According to journalist Joshua Prager via the New York Times, McCorvey died of heart failure while in an assisted-living home. 

Since the historic ruling, the Times reports, an estimated 50 million legal abortions have been performed in the U.S. According to recent reports, abortion is at its lowest rate since the court’s decision.

But despite McCorvey’s iconic role in securing safe abortions for women, the court case shaped her life in a way celebrants of Roe v. Wade may not anticipate. 

She was 22 when she began championing for abortions rights, and she was met with death threats and violence when she came out as Jane Roe a decade later. 

Yet, she later said she didn’t much understand the pro-choice cause. She hadn’t read the affidavit she signed that went on to challenge Texas’s anti-abortion laws, she said, and later, she said she lied to lawyers about certain details of her pregnancy in regards to the case.
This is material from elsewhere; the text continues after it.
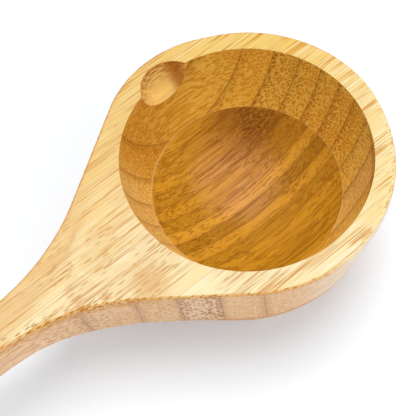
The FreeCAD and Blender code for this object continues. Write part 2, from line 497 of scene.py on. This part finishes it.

After a series of religious changes in life, McCorvey began advocating for the anti-abortion movement in the mid-’90s, with the last decades of her life dedicated to undoing the court’s decision bearing her pseudonym, testifying in Congress, and attacking President Barack Obama.

“I wasn’t the wrong person to become Jane Roe,” McCorvey wrote in her 1994 book. “I wasn’t the right person to become Jane Roe. I was just the person who became Jane Roe, of Roe v. Wade. And my life story, warts and all, was a little piece of history.”